INVESTIGADORES
PONZONI Ignacio
congresos y reuniones científicas
Título:
FS4RVDD: A feature selection algorithm for random variables with discrete distribution
Autor/es:
CRAVERO, FIORELLA; SCHUSTIK, SANTIAGO A.; MARTINEZ, MARÍA JIMENA; DIAZ, MÓNICA F.; PONZONI, IGNACIO
Lugar:
Cádiz
Reunión:
Conferencia; 17th International Conference on Information Processing and Management of Uncertainty in Knowledge-Based Systems (IPMU 2018).; 2018
Institución organizadora:
Universidad de Cádiz
Resumen:
Feature Selection is a crucial step for inferring regression and classification models in QSPR (Quantitative Structure?Property Relationship) applied to Cheminformatics. A particularly complex case of QSPR modelling occurs in Polymer Informatics because the features under analysis require the management of uncertainty. In this paper, a novel feature selection method for addressing this special QSPR scenario is presented. The proposed methodology assumes that each feature is characterized by a probabilistic distribution of values associated with the polydispersity of the polymers included in the training dataset.
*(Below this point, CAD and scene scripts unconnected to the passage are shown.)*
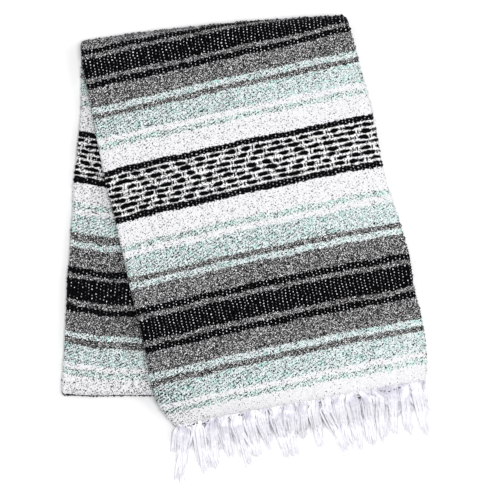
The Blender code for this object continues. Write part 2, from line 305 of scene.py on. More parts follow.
@dataclass(frozen=True)
class Crease:
    """A soft trough or ridge in the flaps."""

    x: float
    y: float
    bearing: float
    length: float
    width: float
    depth: float

    def lift(self, plan: Points) -> Points:
        """How far the crease lifts the cloth.

        Args:
            plan: Points in plan.

        Returns:
            The lift at each.
        """
        turn = math.radians(self.bearing)
        way = np.array([math.cos(turn), math.sin(turn)])
        off = plan - np.array([self.x, self.y])
        along, aside = off @ way, off @ np.array([-way[1], way[0]])
        aside = aside - 0.0006 * self.width * along * np.sin(along / 37.0)
        fade = np.exp(-((along / (self.length / 2)) ** 4))
        return self.depth * fade * np.exp(-((aside / self.width) ** 2))


@dataclass(frozen=True)
class Lie:
    """How the cloth settles: soft creases, slow swells and sides that aren't quite straight."""

    creases: tuple = (
        Crease(-60, 20, 15, 260, 11, -1.3),
        Crease(40, 128, 13, 210, 14, 1.1),
        Crease(-110, 150, 104, 120, 9, -0.9),
        Crease(95, -60, 98, 150, 12, 1.0),
        Crease(-20, -120, 21, 190, 16, -1.1),
        Crease(125, 60, 10, 120, 8, -0.8),
        Crease(10, 215, 16, 240, 13, -1.0),
        Crease(-85, -60, 108, 110, 10, 0.9),
        Crease(165, -110, 84, 100, 9, -0.9),
        Crease(-160, -110, 95, 130, 10, 0.8),
        Crease(-195, 60, 92, 150, 7, -0.7),
        Crease(60, -15, 28, 90, 7, 0.8),
    )
    hollows: tuple = (
        Crease(-120, 90, 20, 220, 12, 1.1),
        Crease(-40, -60, 8, 260, 15, 0.9),
        Crease(20, 150, 110, 130, 9, 0.8),
        Crease(-170, -90, 88, 110, 8, 1.0),
        Crease(150, -60, 100, 120, 10, 0.7),
        Crease(40, 10, 160, 150, 9, 0.8),
    )
    swell: float = 0.35
    sway: float = 0.7
    settled: float = 16.0
    hollow_high: float = 10.0
    lowest: float = 0.06

    def settle(self, points: Points) -> Points:
        """Moves points as the cloth settles, the surface under it staying flat.

        Args:
            points: Points in millimetres.

        Returns:
            The moved points.
        """
        x, y, z = points.T
        plan = points[:, :2]
        lift = sum(crease.lift(plan) for crease in self.creases)
        lift += self.swell * (np.sin(x / 19 + y / 31) * np.sin(y / 24 - x / 47 + 1.3))
        lift += self.swell * 0.7 * np.sin(x / 11 - y / 17 + 0.4) * np.sin(y / 13 + x / 29)
        hollow = sum(crease.lift(plan) for crease in self.hollows)
        rise = lift * np.clip(z / self.settled, 0, 1) + hollow * np.clip(1 - z / self.hollow_high, 0, 1)
        side = self.sway * (np.sin(y / 21 + 0.6) * 0.6 + np.sin(y / 9.5 + x / 60) * 0.4)
        end = self.sway * 0.5 * (np.sin(x / 18 + 2.1) * 0.6 + np.sin(x / 8.3) * 0.4)
        return np.column_stack([x + side, y + end, np.maximum(z + rise, self.lowest)])


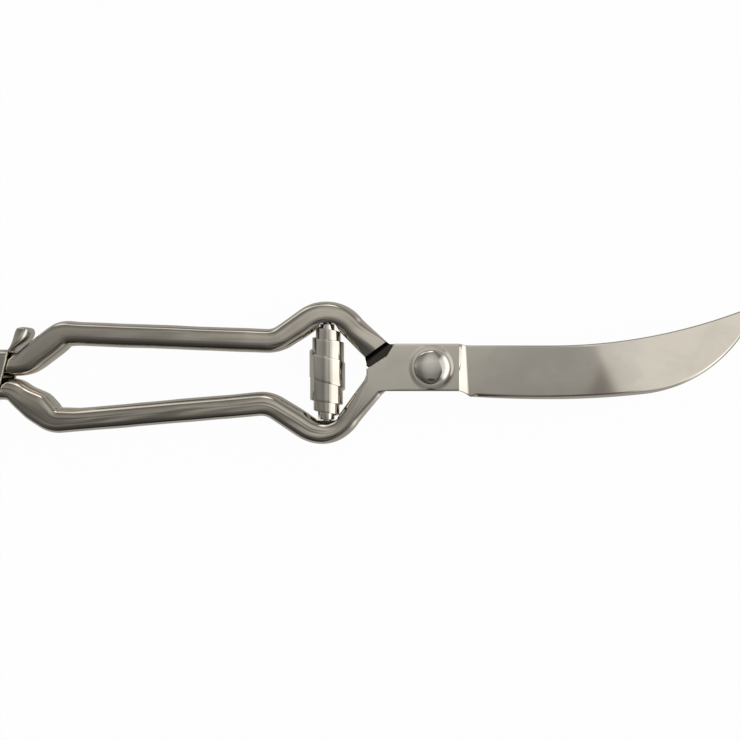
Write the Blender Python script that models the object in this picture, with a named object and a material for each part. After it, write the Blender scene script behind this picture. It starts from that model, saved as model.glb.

This new algorithm has two sequential steps: ranking of the features, generated by correlation analysis, and iterative subset reduction, obtained by feature redundancy analysis. A prototype of the algorithm has been implemented in order to conduct a proof of concept. The method performance has been evaluated by using synthetic datasets of different sizes and varying the cardinality of the feature selected subsets. These preliminary results allow concluding that the chosen mathematical representation and the proposed method is suitable for managing the uncertainty inherent to the polymerization. Nevertheless, this research constitutes a piece of work in progress and additional experiments should be conducted in the future in order to assess the actual benefits and limitations of this methodology.